§ **Data excerpt**
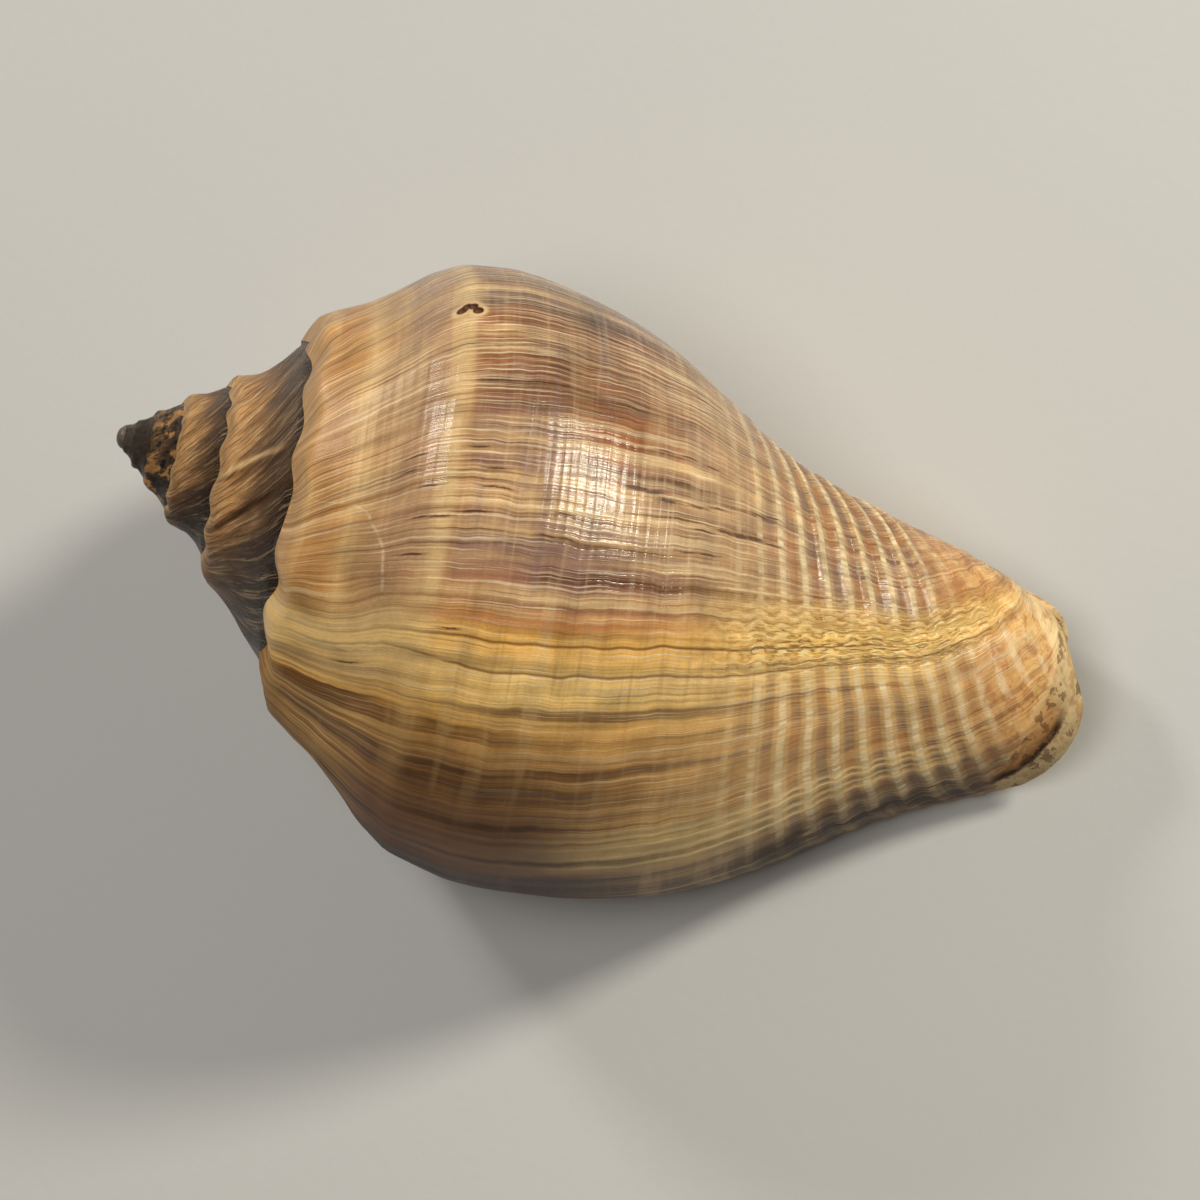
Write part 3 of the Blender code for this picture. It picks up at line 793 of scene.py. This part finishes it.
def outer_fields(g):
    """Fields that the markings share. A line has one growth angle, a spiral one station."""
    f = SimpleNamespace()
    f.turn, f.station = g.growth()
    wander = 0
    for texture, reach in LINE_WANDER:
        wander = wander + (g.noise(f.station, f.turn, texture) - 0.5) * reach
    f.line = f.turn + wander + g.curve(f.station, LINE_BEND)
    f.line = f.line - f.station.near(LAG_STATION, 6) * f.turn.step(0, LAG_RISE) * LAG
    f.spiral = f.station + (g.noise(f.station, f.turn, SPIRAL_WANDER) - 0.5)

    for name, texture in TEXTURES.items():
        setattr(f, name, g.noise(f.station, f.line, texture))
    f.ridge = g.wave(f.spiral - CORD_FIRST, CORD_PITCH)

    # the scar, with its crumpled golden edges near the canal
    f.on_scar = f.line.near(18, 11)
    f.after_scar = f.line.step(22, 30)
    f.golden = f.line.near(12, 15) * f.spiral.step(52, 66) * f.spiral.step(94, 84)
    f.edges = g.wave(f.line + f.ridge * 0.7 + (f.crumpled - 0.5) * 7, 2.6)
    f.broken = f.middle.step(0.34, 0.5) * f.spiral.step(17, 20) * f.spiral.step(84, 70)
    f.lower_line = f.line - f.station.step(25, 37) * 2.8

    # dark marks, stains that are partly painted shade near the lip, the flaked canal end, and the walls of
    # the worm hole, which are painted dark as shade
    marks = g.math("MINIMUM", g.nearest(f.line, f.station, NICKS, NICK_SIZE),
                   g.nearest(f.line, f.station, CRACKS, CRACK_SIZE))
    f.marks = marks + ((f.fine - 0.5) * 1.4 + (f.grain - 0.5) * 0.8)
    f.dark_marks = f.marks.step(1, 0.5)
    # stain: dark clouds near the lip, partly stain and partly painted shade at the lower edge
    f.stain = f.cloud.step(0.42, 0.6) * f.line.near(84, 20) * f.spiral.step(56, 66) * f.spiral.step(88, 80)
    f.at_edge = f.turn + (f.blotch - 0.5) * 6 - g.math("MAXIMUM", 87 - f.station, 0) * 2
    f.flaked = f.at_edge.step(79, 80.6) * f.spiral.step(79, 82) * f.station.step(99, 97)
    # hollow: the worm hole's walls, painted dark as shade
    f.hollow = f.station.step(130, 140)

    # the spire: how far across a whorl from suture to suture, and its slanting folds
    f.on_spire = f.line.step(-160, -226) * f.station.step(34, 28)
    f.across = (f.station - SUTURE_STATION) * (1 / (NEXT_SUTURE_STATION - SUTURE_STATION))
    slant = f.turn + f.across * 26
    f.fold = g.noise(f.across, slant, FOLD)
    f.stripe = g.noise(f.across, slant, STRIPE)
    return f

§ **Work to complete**
Set every line of the listing down word for word.

§ **Task solution**
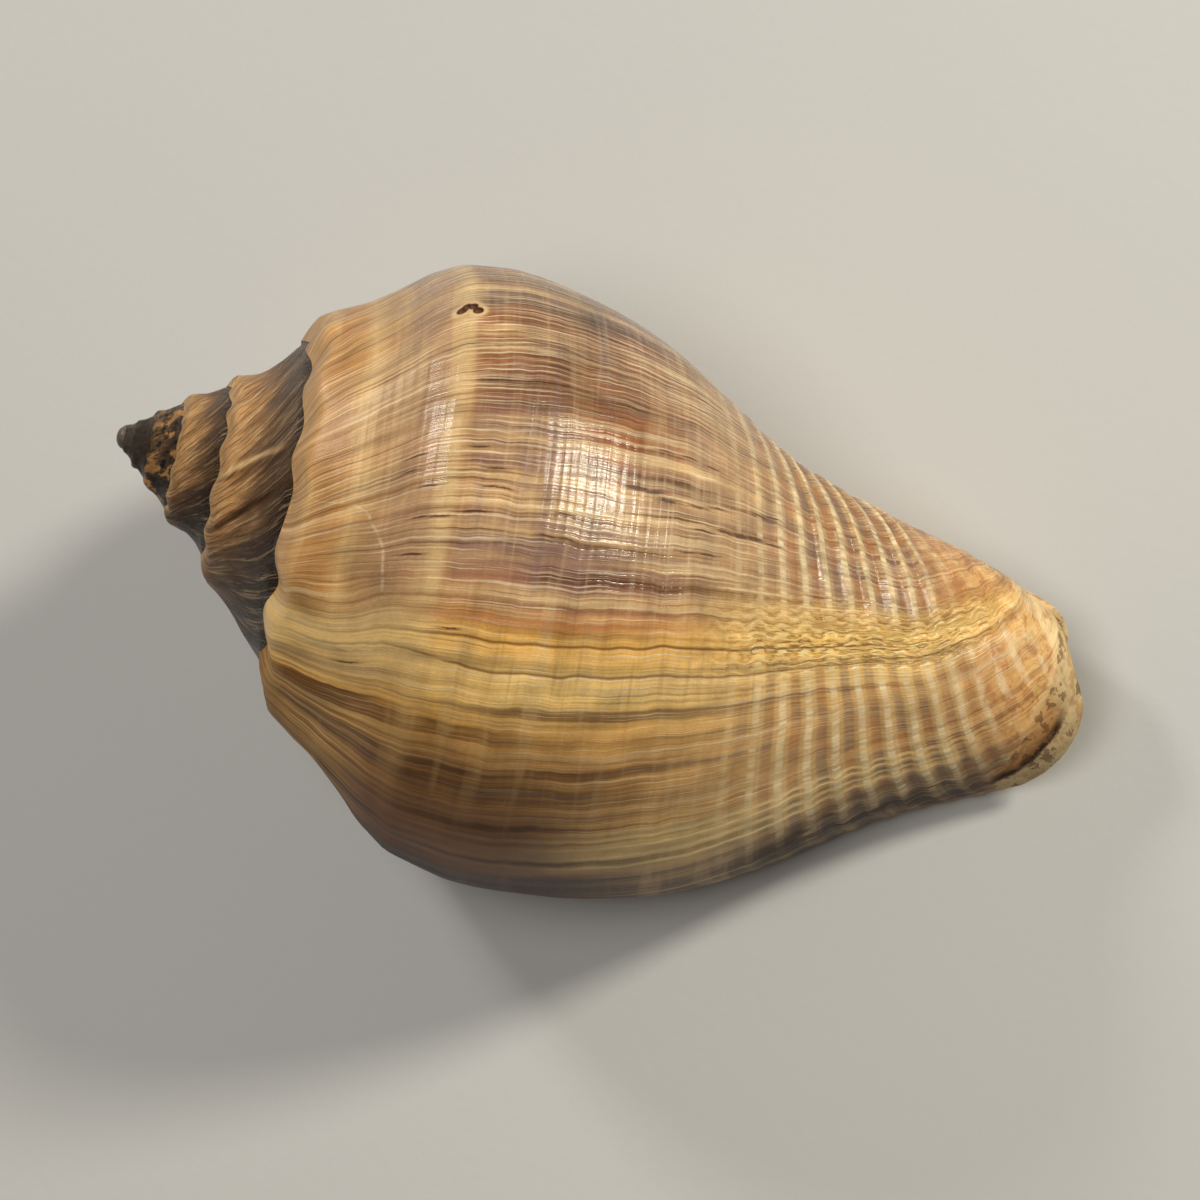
Write part 3 of the Blender code for this picture. It picks up at line 793 of scene.py. This part finishes it.
def outer_fields(g):
    """Fields that the markings share. A line has one growth angle, a spiral one station."""
    f = SimpleNamespace()
    f.turn, f.station = g.growth()
    wander = 0
    for texture, reach in LINE_WANDER:
        wander = wander + (g.noise(f.station, f.turn, texture) - 0.5) * reach
    f.line = f.turn + wander + g.curve(f.station, LINE_BEND)
    f.line = f.line - f.station.near(LAG_STATION, 6) * f.turn.step(0, LAG_RISE) * LAG
    f.spiral = f.station + (g.noise(f.station, f.turn, SPIRAL_WANDER) - 0.5)

    for name, texture in TEXTURES.items():
        setattr(f, name, g.noise(f.station, f.line, texture))
    f.ridge = g.wave(f.spiral - CORD_FIRST, CORD_PITCH)

    # the scar, with its crumpled golden edges near the canal
    f.on_scar = f.line.near(18, 11)
    f.after_scar = f.line.step(22, 30)
    f.golden = f.line.near(12, 15) * f.spiral.step(52, 66) * f.spiral.step(94, 84)
    f.edges = g.wave(f.line + f.ridge * 0.7 + (f.crumpled - 0.5) * 7, 2.6)
    f.broken = f.middle.step(0.34, 0.5) * f.spiral.step(17, 20) * f.spiral.step(84, 70)
    f.lower_line = f.line - f.station.step(25, 37) * 2.8

    # dark marks, stains that are partly painted shade near the lip, the flaked canal end, and the walls of
    # the worm hole, which are painted dark as shade
    marks = g.math("MINIMUM", g.nearest(f.line, f.station, NICKS, NICK_SIZE),
                   g.nearest(f.line, f.station, CRACKS, CRACK_SIZE))
    f.marks = marks + ((f.fine - 0.5) * 1.4 + (f.grain - 0.5) * 0.8)
    f.dark_marks = f.marks.step(1, 0.5)
    # stain: dark clouds near the lip, partly stain and partly painted shade at the lower edge
    f.stain = f.cloud.step(0.42, 0.6) * f.line.near(84, 20) * f.spiral.step(56, 66) * f.spiral.step(88, 80)
    f.at_edge = f.turn + (f.blotch - 0.5) * 6 - g.math("MAXIMUM", 87 - f.station, 0) * 2
    f.flaked = f.at_edge.step(79, 80.6) * f.spiral.step(79, 82) * f.station.step(99, 97)
    # hollow: the worm hole's walls, painted dark as shade
    f.hollow = f.station.step(130, 140)

    # the spire: how far across a whorl from suture to suture, and its slanting folds
    f.on_spire = f.line.step(-160, -226) * f.station.step(34, 28)
    f.across = (f.station - SUTURE_STATION) * (1 / (NEXT_SUTURE_STATION - SUTURE_STATION))
    slant = f.turn + f.across * 26
    f.fold = g.noise(f.across, slant, FOLD)
    f.stripe = g.noise(f.across, slant, STRIPE)
    return f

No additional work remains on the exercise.